_Exercise goal_. Start at the line containing "makeVase(), 0xe9e6df, 0.25));", stop at the line containing "obj.data.transform(world)", and set down every line in that stretch exactly as written, and nothing else.

━━━━━━━━━━━━━━━━

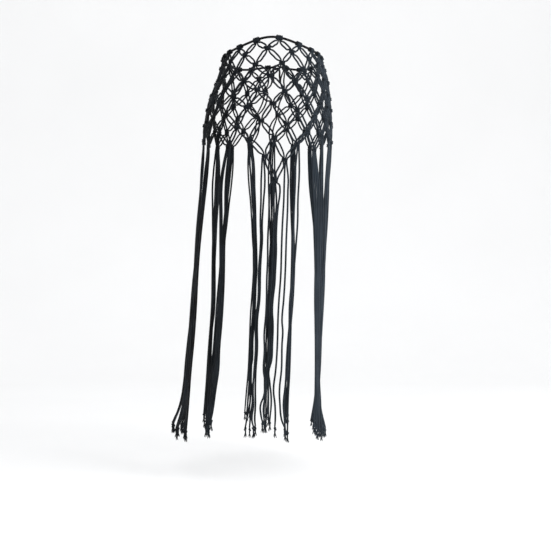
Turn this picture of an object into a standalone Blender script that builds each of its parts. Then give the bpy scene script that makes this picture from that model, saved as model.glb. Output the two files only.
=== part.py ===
"""A macrame hip sash, worn: a net of paired cords with square knots, hung from a holding cord.

The net narrows to a point below the near hip and ends in long cords with knotted, frayed tips.
The shape is the hollow form of a general pair of hips. Metres, +Z up, origin at the centre of
the hip ring, where the hips hold the sash up. +X is the front, -Y is the side with the point.
"""

import math
import random

import bmesh
import bpy
import numpy as np
from mathutils import Vector

# Driving dimensions
CORD = 0.0034
HOLDING_CORD = 0.0044
SEAM_GAP = 0.0003
HALF_COLUMNS = 40
LAST_COLUMN = 19
LAST_FULL_ROW = 6

KNOT_WIDTH = 0.0116
KNOT_HEIGHT = 0.0078
KNOT_THICKNESS = 0.0078
HEAD_HEIGHT = 0.0056
ROOT_RISE = 0.7
CREST_ACROSS = 0.55
CREST_DOWN = 0.5
PAIR_WIDTH = 0.0104
WEB_THICKNESS = 0.0014
SELVEDGE_BOW = 0.35

FRONT_DROOP = 0.0155
DROOP_GROWTH = 0.037
DROOP_ONSET = 0.55

# The form that the net hangs on, level by level from the hip ring down
SECTIONS = (
    # depth, half_length, half_width, centre_x
    (0.000, 0.0945, 0.1500, -0.0030),
    (0.038, 0.1060, 0.1580, -0.0025),
    (0.080, 0.1175, 0.1650, -0.0085),
    (0.130, 0.1238, 0.1710, -0.0118),
    (0.170, 0.1235, 0.1750, -0.0140),
    (0.225, 0.1255, 0.1770, -0.0160),
    (0.285, 0.1280, 0.1780, -0.0190),
)

# The rows of knots: the first holds the heads on the holding cord, the last is the point
ROWS = (
    # depth, shift, spread
    (0.0055, -0.46, 0.15),
    (0.0205, -0.46, 0.20),
    (0.0470, -0.28, 0.19),
    (0.0725, 0.01, 0.13),
    (0.0965, 0.21, 0.11),
    (0.1230, 0.38, 0.04),
    (0.1545, 0.60, 0.02),
    (0.1835, 0.66, -0.04),
    (0.2190, 0.75, -0.24),
    (0.2585, 0.82, 0.00),
)
SPREAD_COLUMNS = 8
MIDDLE_SECTION = 3

# The knots of the point and of the two small points beside it
POINT_KNOTS = ((0, 7), (-2, 7), (2, 7), (-4, 7), (4, 7), (-1, 8), (1, 8), (0, 9))

# The tassels that show below the point, by the knot that they hang from
POINT_TASSELS = (
    # column, row, side, middle_x, low_x, tip_x, tip_depth
    (-5, 6, "left", -0.1115, -0.1190, -0.1225, 0.722),
    (-4, 7, "both", -0.0940, -0.1125, -0.1180, 0.716),
    (-2, 7, "left", -0.0345, -0.0445, -0.0470, 0.716),
    (-1, 8, "left", -0.0262, -0.0335, -0.0350, 0.712),
    (0, 9, "both", -0.0060, -0.0140, -0.0145, 0.704),
    (1, 8, "right", 0.0145, 0.0070, 0.0100, 0.712),
    (2, 7, "right", 0.0320, 0.0216, 0.0225, 0.730),
    (4, 7, "both", 0.0787, 0.0780, 0.0776, 0.738),
    (5, 6, "right", 0.0860, 0.0852, 0.0860, 0.742),
)

# The tassels of the other sides, from the back of the hips round the far hip to the front
SIDE_TASSELS = (
    # column, middle_x, low_x, tip_x
    (-7, -0.1431, -0.1594, -0.1649),
    (-9, -0.1499, -0.1698, -0.1832),
    (-11, -0.1546, -0.1759, -0.1943),
    (-13, -0.1542, -0.1725, -0.1817),
    (-15, -0.1220, -0.1345, -0.1385),
    (-17, -0.1085, -0.1297, -0.1339),
    (-19, -0.0400, -0.0530, -0.0560),
    (19, -0.0076, -0.0171, -0.0180),
    (17, 0.0393, 0.0258, 0.0248),
    (15, 0.0876, 0.0873, 0.0799),
    (13, 0.0894, 0.0865, 0.0815),
    (11, 0.0930, 0.0859, 0.0857),
    (9, 0.0960, 0.0856, 0.0906),
    (7, 0.0935, 0.0833, 0.0933),
)
TIP_DEPTH = 0.746
TIP_SCATTER = 0.007
TIP_FLARE_OUT = 1.06

ROOT_CORD = 0.0025
ROOT_GAP = 0.0004
ROOT_HEIGHT = 0.0045
ROOT_THICKNESS = 0.0036
HANGING_SPACING = 0.0048
TIP_SPACING = 0.0068
PARTED_LEVEL = 0.09
MIDDLE_LEVEL = 0.45
SPREADING_LEVEL = 0.80
LOW_LEVEL = 0.90
STRAND_LEVELS = (0.05, 0.25, MIDDLE_LEVEL, 0.70, LOW_LEVEL)
STOPPER_WIDTH = 0.0058
STOPPER_HEIGHT = 0.0070
STOPPER_THICKNESS = 0.0046
NECK_WIDTH = 0.0031
NECK_THICKNESS = 0.0027
TIP_LENGTH = 0.0110
TIP_WIDTH = 0.0058

TIE_WIDTH = 0.0150
TIE_HEIGHT = 0.0120
TIE_THICKNESS = 0.0110
TIE_SHOULDER = 0.0030
TIE_END = 0.0340
TIE_SPLAY = 0.0010
TIE_CLEAR = 0.9

HOLDING_CORD_POINTS = 48


# The form of the hips


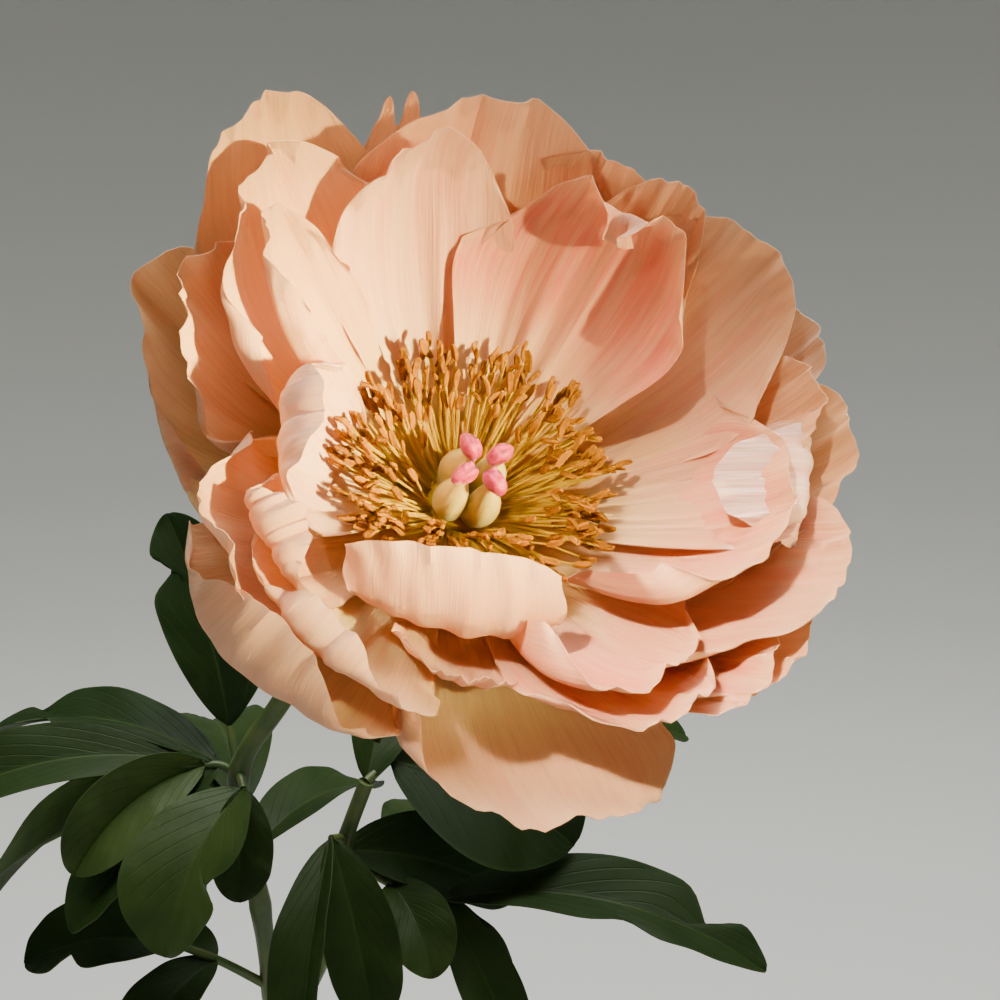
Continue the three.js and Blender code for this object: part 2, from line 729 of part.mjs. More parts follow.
const peonyInVase = new THREE.Group();
peonyInVase.add(piece("vase", makeVase(), 0xe9e6df, 0.25));
peonyInVase.add(piece("water", makeWater(), 0xdfeaea, 0.05));
peonyInVase.add(stemInVase);
peonyInVase.add(bloom);

export default peonyInVase;
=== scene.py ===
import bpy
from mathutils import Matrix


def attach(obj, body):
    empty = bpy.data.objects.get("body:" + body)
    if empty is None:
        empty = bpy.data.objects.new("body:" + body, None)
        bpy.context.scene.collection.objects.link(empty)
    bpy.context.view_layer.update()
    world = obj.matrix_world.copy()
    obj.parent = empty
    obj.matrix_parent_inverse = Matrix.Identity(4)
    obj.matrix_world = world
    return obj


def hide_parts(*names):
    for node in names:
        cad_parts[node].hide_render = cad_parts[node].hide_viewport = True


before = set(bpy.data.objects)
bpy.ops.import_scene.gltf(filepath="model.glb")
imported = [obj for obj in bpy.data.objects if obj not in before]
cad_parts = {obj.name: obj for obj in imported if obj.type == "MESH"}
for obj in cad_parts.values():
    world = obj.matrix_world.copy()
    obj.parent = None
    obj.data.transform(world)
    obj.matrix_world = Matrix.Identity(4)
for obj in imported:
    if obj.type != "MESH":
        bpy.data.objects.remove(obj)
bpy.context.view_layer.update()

import math
import random

import bpy
import numpy as np
from mathutils import Matrix, Vector

mm = 0.001


# small helpers

def ease(low, high, x):
    t = np.clip((x - low) / (high - low), 0, 1)
    return t * t * (3 - 2 * t)


# a soft window that opens at low and closes at high
def window(low, high, soft, x):
    return ease(low - soft, low + soft, x) * (1 - ease(high - soft, high + soft, x))


# smooth wavering from a few sines with drawn phases
def wobble(x, draw, pitch, parts=4):
    total = 0 * x
    for k in range(1, parts + 1):
        total = total + np.sin(pitch * k * x + draw.uniform(0, 2 * math.pi)) / k
    return total


def stack(*columns):
    return np.stack(columns, axis=-1)


def deselectAll():
    if bpy.context.mode != "OBJECT":
        bpy.ops.object.mode_set(mode="OBJECT")
    bpy.ops.object.select_all(action="DESELECT")


def makeActive(thing):
    deselectAll()
    thing.select_set(True)
    bpy.context.view_layer.objects.active = thing


def applyModifier(thing, kind, settings):
    makeActive(thing)
    modifier = thing.modifiers.new(kind.title(), kind)
    for name, value in settings.items():
        setattr(modifier, name, value)
    bpy.ops.object.modifier_apply(modifier=modifier.name)


def smoothByAngle(thing, degrees):
    makeActive(thing)
    bpy.ops.object.shade_smooth_by_angle(angle=math.radians(degrees))


def joinAll(things, name):
    deselectAll()
    for thing in things:
        thing.select_set(True)
    bpy.context.view_layer.objects.active = things[0]
    bpy.ops.object.join()
    joined = bpy.context.view_layer.objects.active
    joined.name = name
    joined.data.name = name
    return joined


def addObject(name, data):
    thing = bpy.data.objects.new(name, data)
    bpy.context.scene.collection.objects.link(thing)
    return thing


def wear(thing, *skins):
    for skin in skins:
        thing.data.materials.append(skin)


# smooth a finished piece and put it on the frame in place of a CAD node
def dress(piece, node, smoothAngle):
    smoothByAngle(piece, smoothAngle)
    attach(piece, "root")
    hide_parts(node)
    print(piece.name, len(piece.data.polygons), "faces")


# write numbers per vertex for the materials to read, one layer for each name
def paint(mesh, **layers):
    for name, values in layers.items():
        layer = mesh.attributes.new(name, "FLOAT", "POINT")
        layer.data.foreach_set("value", np.broadcast_to(values, (len(mesh.vertices),)).astype(np.float32))


# read such a layer back
def painted(mesh, name):
    values = np.empty(len(mesh.vertices), np.float32)
    mesh.attributes[name].data.foreach_get("value", values)
    return values.astype(float)


def readPlaces(mesh):
    flat = np.empty(len(mesh.vertices) * 3, np.float32)
    mesh.vertices.foreach_get("co", flat)
    return flat.reshape(-1, 3).astype(float)


def writePlaces(mesh, places):
    mesh.vertices.foreach_set("co", places.reshape(-1).astype(np.float32))
    mesh.update()


# a grid primitive whose vertices are laid on place(across, along), across from -1 to 1 and along from 0 to 1
def layGrid(columns, rows, place):
    deselectAll()
    bpy.ops.mesh.primitive_grid_add(x_subdivisions=columns, y_subdivisions=rows, size=2)
    thing = bpy.context.object
    flat = readPlaces(thing.data).reshape(rows + 1, columns + 1, 3)
    across, along = flat[:, :, 0], (flat[:, :, 1] + 1) / 2
    writePlaces(thing.data, place(across, along) * mm)
    paint(thing.data, across=across.reshape(-1), along=along.reshape(-1))
    return thing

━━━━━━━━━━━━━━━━

_Finished task_.
peonyInVase.add(piece("vase", makeVase(), 0xe9e6df, 0.25));
peonyInVase.add(piece("water", makeWater(), 0xdfeaea, 0.05));
peonyInVase.add(stemInVase);
peonyInVase.add(bloom);

export default peonyInVase;
=== scene.py ===
import bpy
from mathutils import Matrix


def attach(obj, body):
    empty = bpy.data.objects.get("body:" + body)
    if empty is None:
        empty = bpy.data.objects.new("body:" + body, None)
        bpy.context.scene.collection.objects.link(empty)
    bpy.context.view_layer.update()
    world = obj.matrix_world.copy()
    obj.parent = empty
    obj.matrix_parent_inverse = Matrix.Identity(4)
    obj.matrix_world = world
    return obj


def hide_parts(*names):
    for node in names:
        cad_parts[node].hide_render = cad_parts[node].hide_viewport = True


before = set(bpy.data.objects)
bpy.ops.import_scene.gltf(filepath="model.glb")
imported = [obj for obj in bpy.data.objects if obj not in before]
cad_parts = {obj.name: obj for obj in imported if obj.type == "MESH"}
for obj in cad_parts.values():
    world = obj.matrix_world.copy()
    obj.parent = None
    obj.data.transform(world)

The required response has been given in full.